Copy out all of the data below with no alterations.

^^^^^^^^

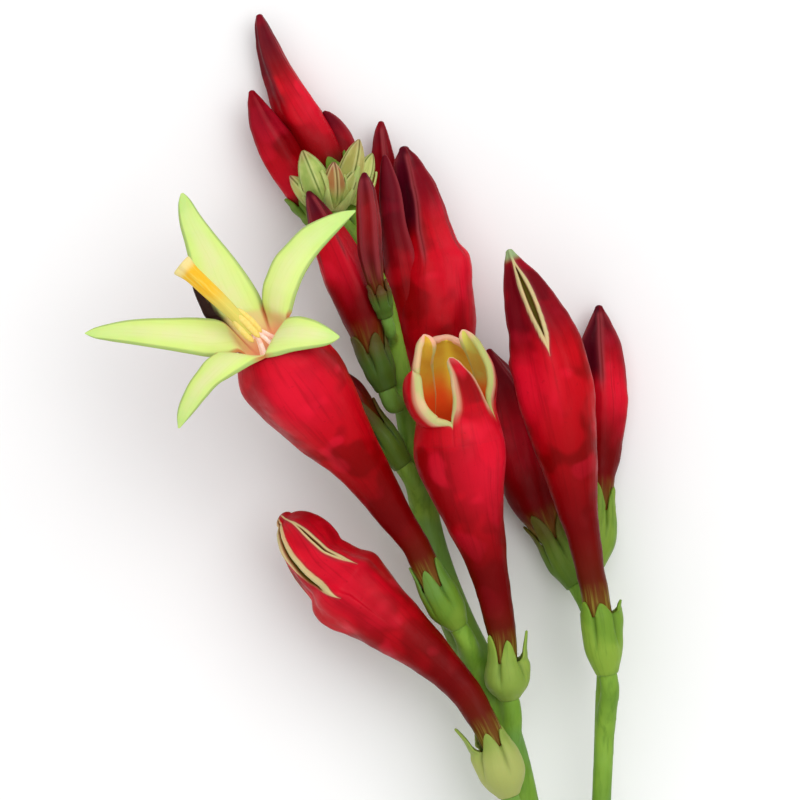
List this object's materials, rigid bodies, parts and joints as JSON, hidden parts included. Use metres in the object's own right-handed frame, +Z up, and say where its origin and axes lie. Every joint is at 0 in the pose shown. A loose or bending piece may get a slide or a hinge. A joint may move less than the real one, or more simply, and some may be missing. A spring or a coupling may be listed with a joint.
{
  "type": "pinkroot flower",
  "caption": "Cut flowering stem of pinkroot, lying flat: red tubular flowers, one open with a yellow-green star, one half open, the rest in bud.",
  "frame": {"origin": "on the surface that the stem lies on, under the middle of the whole stem's box", "axes": "+Y along the stem from its cut end to the flowers' tips, +X across the flower head to its right, +Z up from the surface"},
  "size_m": [0.0628, 0.1534, 0.0326],
  "materials": {
    "stem_green": "satin",
    "calyx_green": "satin",
    "corolla_red": "satin",
    "bud_dark": "satin",
    "bud_green": "satin",
    "lobe_yellow": "satin",
    "style_yellow": "satin",
    "stamen_cream": "satin"
  },
  "bodies": {
    "root": {"stem": "stem_green", "splitting_bud_calyx": "calyx_green", "splitting_bud_corolla": "corolla_red", "tall_bud_calyx": "calyx_green", "tall_bud_corolla": "corolla_red", "right_bud_calyx": "calyx_green", "right_bud_corolla": "corolla_red", "inner_bud_calyx": "calyx_green", "inner_bud_corolla": "corolla_red", "large_back_bud_calyx": "calyx_green", "large_back_bud_corolla": "corolla_red", "slender_back_bud_calyx": "calyx_green", "slender_back_bud_corolla": "corolla_red", "dark_bud_calyx": "calyx_green", "dark_bud_corolla": "corolla_red", "slender_dark_bud_calyx": "calyx_green", "slender_dark_bud_corolla": "bud_dark", "hidden_bud_calyx": "calyx_green", "hidden_bud_corolla": "bud_dark", "upper_left_bud_calyx": "calyx_green", "upper_left_bud_corolla": "corolla_red", "outer_left_bud_calyx": "calyx_green", "outer_left_bud_corolla": "corolla_red", "open_flower_calyx": "calyx_green", "open_flower_tube": "corolla_red", "half_open_flower_calyx": "calyx_green", "half_open_flower_tube": "corolla_red", "open_flower_lobes": "lobe_yellow", "half_open_flower_lobes": "corolla_red", "open_flower_stamens": "stamen_cream", "open_flower_style": "style_yellow", "young_green_buds": "bud_green"}
  },
  "joints": []
}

^^^^^^^^

RESULT OF THIS TASK
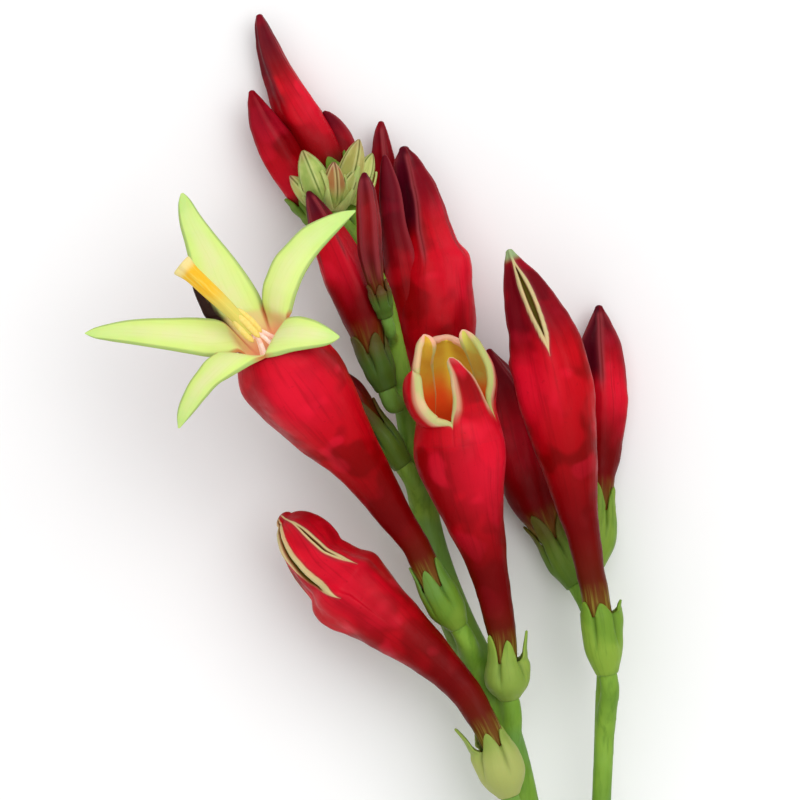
List this object's materials, rigid bodies, parts and joints as JSON, hidden parts included. Use metres in the object's own right-handed frame, +Z up, and say where its origin and axes lie. Every joint is at 0 in the pose shown. A loose or bending piece may get a slide or a hinge. A joint may move less than the real one, or more simply, and some may be missing. A spring or a coupling may be listed with a joint.
{
  "type": "pinkroot flower",
  "caption": "Cut flowering stem of pinkroot, lying flat: red tubular flowers, one open with a yellow-green star, one half open, the rest in bud.",
  "frame": {"origin": "on the surface that the stem lies on, under the middle of the whole stem's box", "axes": "+Y along the stem from its cut end to the flowers' tips, +X across the flower head to its right, +Z up from the surface"},
  "size_m": [0.0628, 0.1534, 0.0326],
  "materials": {
    "stem_green": "satin",
    "calyx_green": "satin",
    "corolla_red": "satin",
    "bud_dark": "satin",
    "bud_green": "satin",
    "lobe_yellow": "satin",
    "style_yellow": "satin",
    "stamen_cream": "satin"
  },
  "bodies": {
    "root": {"stem": "stem_green", "splitting_bud_calyx": "calyx_green", "splitting_bud_corolla": "corolla_red", "tall_bud_calyx": "calyx_green", "tall_bud_corolla": "corolla_red", "right_bud_calyx": "calyx_green", "right_bud_corolla": "corolla_red", "inner_bud_calyx": "calyx_green", "inner_bud_corolla": "corolla_red", "large_back_bud_calyx": "calyx_green", "large_back_bud_corolla": "corolla_red", "slender_back_bud_calyx": "calyx_green", "slender_back_bud_corolla": "corolla_red", "dark_bud_calyx": "calyx_green", "dark_bud_corolla": "corolla_red", "slender_dark_bud_calyx": "calyx_green", "slender_dark_bud_corolla": "bud_dark", "hidden_bud_calyx": "calyx_green", "hidden_bud_corolla": "bud_dark", "upper_left_bud_calyx": "calyx_green", "upper_left_bud_corolla": "corolla_red", "outer_left_bud_calyx": "calyx_green", "outer_left_bud_corolla": "corolla_red", "open_flower_calyx": "calyx_green", "open_flower_tube": "corolla_red", "half_open_flower_calyx": "calyx_green", "half_open_flower_tube": "corolla_red", "open_flower_lobes": "lobe_yellow", "half_open_flower_lobes": "corolla_red", "open_flower_stamens": "stamen_cream", "open_flower_style": "style_yellow", "young_green_buds": "bud_green"}
  },
  "joints": []
}